* Direction *
Repeat every line, exactly, from the very first through the one where "piece by piece." appears. Add nothing else.

(Records with modeling code)

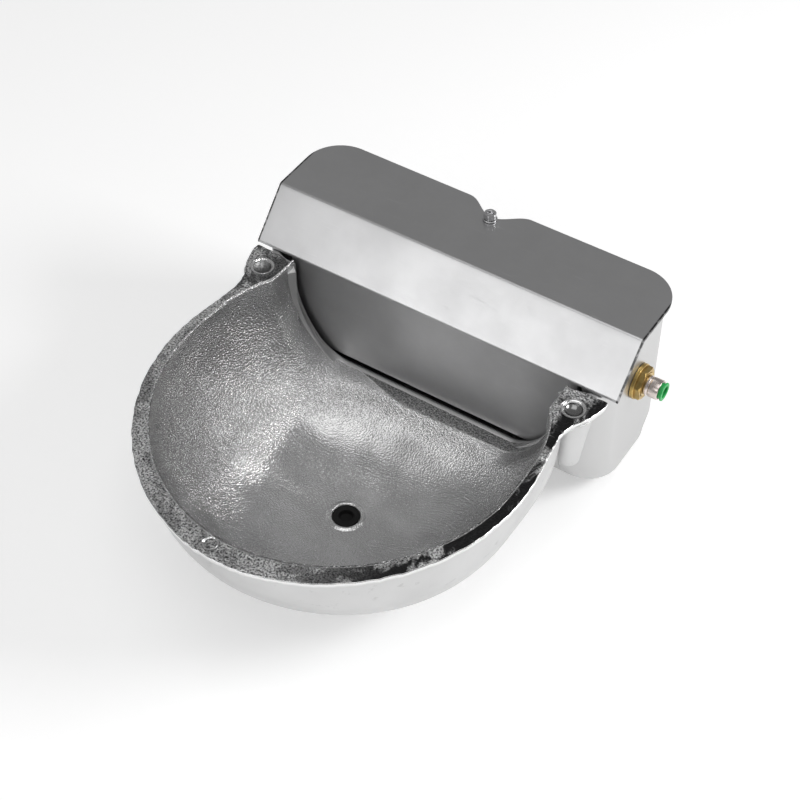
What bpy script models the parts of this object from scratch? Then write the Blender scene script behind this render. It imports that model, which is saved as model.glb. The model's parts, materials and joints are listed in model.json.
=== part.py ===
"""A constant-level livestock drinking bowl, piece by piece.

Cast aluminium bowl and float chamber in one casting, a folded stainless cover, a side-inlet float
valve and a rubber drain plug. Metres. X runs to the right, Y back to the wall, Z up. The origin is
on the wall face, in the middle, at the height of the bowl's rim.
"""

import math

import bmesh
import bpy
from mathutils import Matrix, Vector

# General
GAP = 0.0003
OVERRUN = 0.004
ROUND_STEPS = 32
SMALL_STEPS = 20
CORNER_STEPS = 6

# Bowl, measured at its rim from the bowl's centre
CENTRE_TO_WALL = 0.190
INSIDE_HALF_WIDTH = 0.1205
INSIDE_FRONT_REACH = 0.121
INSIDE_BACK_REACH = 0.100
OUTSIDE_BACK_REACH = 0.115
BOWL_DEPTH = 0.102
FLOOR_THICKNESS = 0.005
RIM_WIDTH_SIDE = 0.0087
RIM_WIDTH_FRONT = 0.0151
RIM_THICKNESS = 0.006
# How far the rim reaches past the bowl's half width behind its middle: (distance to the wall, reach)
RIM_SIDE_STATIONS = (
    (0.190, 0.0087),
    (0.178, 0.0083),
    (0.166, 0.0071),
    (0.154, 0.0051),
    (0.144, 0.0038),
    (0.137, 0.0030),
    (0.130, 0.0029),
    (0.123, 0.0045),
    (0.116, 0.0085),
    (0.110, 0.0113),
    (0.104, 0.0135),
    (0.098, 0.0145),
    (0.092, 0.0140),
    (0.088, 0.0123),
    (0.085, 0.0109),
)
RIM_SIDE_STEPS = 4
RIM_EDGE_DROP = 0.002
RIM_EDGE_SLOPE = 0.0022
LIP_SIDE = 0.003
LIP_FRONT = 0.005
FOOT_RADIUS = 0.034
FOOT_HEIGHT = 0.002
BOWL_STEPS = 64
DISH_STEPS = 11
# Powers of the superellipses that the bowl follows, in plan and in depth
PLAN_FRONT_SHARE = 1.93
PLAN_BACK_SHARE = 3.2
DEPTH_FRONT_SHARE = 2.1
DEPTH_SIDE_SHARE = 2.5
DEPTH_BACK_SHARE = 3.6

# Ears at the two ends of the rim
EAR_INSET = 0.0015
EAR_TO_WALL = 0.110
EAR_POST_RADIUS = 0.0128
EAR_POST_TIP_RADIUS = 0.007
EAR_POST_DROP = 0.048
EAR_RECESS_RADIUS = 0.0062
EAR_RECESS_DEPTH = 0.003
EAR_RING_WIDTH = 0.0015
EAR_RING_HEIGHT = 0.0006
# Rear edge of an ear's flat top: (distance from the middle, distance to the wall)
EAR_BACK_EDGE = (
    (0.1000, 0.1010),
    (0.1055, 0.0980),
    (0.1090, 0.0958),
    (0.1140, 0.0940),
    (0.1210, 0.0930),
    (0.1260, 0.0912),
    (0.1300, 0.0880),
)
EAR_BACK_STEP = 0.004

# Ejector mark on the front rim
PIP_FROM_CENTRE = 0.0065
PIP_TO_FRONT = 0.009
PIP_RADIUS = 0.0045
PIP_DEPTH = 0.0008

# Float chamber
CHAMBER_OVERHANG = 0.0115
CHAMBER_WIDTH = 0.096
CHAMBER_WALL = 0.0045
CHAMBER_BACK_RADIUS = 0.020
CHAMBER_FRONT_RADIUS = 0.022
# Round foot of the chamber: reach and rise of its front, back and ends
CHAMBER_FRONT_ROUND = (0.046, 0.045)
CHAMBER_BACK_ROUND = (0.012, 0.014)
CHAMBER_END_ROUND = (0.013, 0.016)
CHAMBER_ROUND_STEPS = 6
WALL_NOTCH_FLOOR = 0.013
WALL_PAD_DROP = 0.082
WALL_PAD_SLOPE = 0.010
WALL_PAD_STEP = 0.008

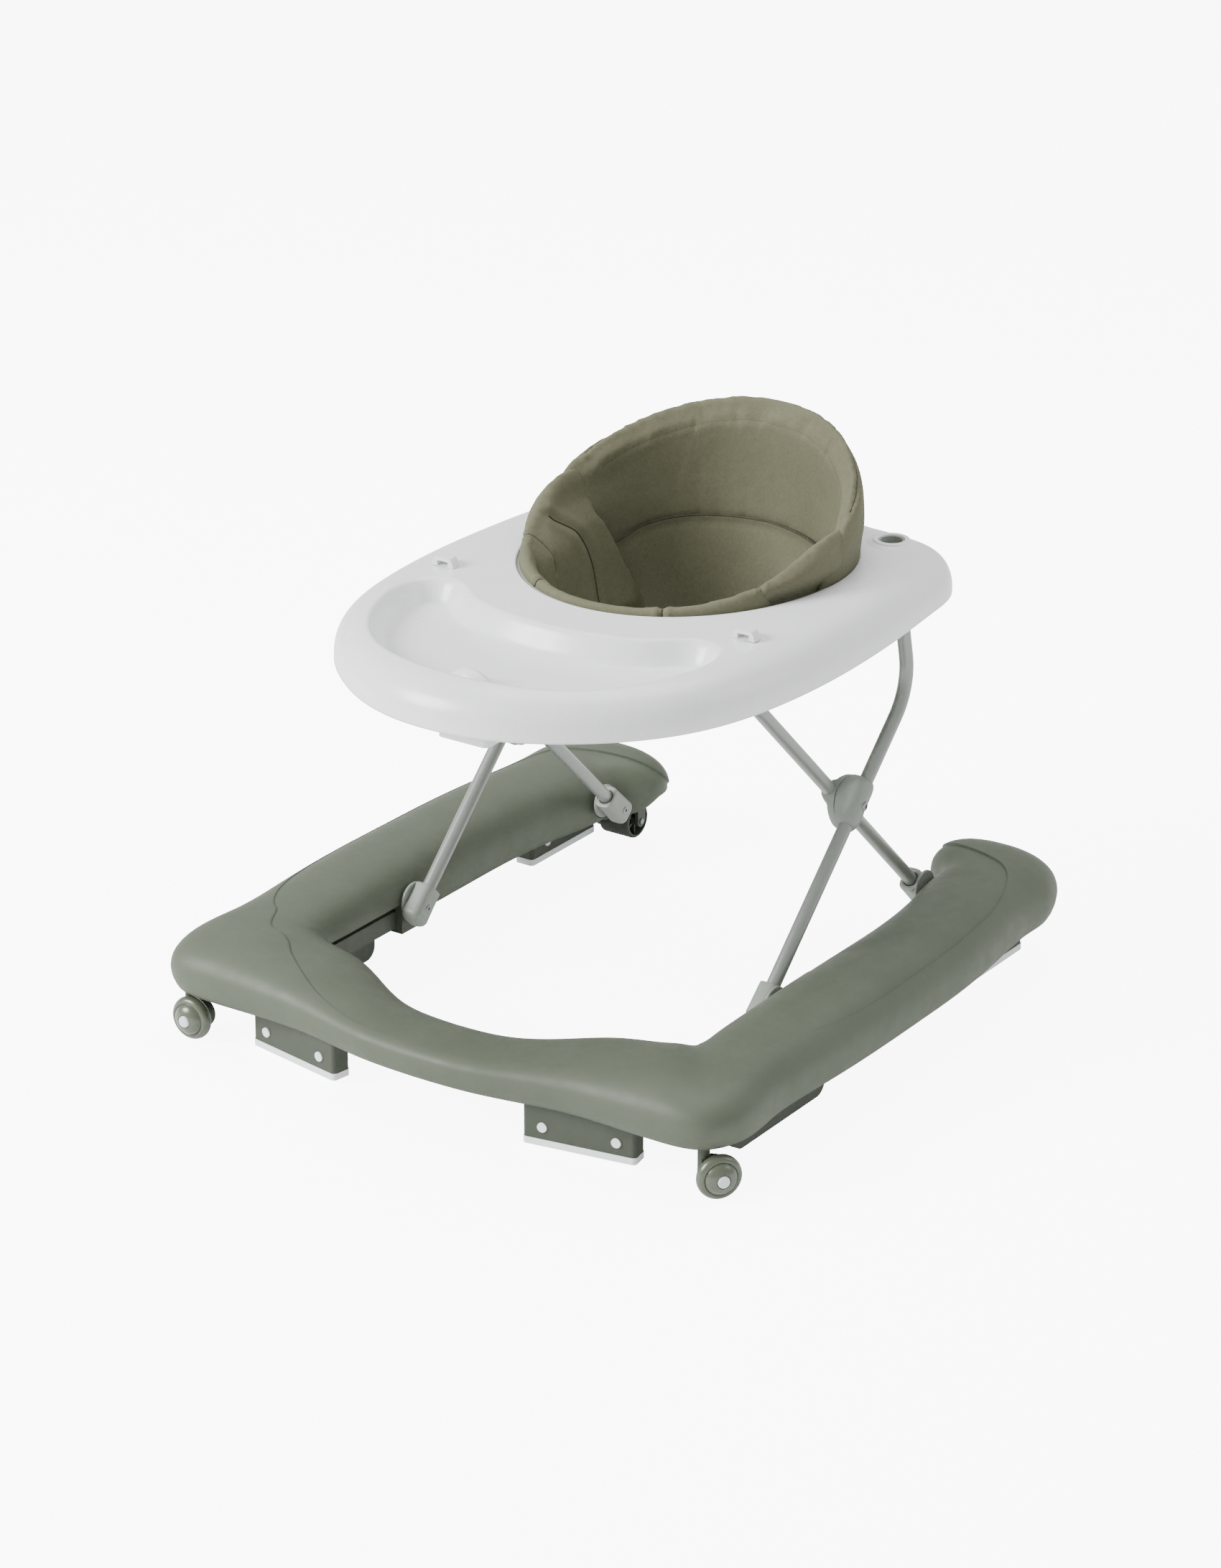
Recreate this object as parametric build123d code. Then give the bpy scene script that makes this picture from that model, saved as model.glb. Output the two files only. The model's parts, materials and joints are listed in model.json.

* Output of the exercise *
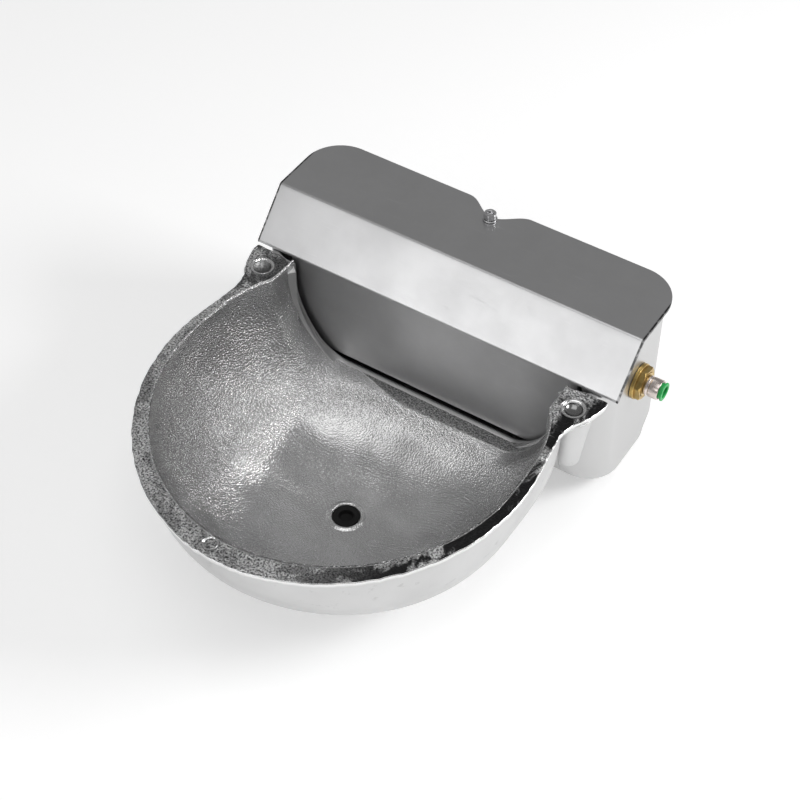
What bpy script models the parts of this object from scratch? Then write the Blender scene script behind this render. It imports that model, which is saved as model.glb. The model's parts, materials and joints are listed in model.json.
=== part.py ===
"""A constant-level livestock drinking bowl, piece by piece.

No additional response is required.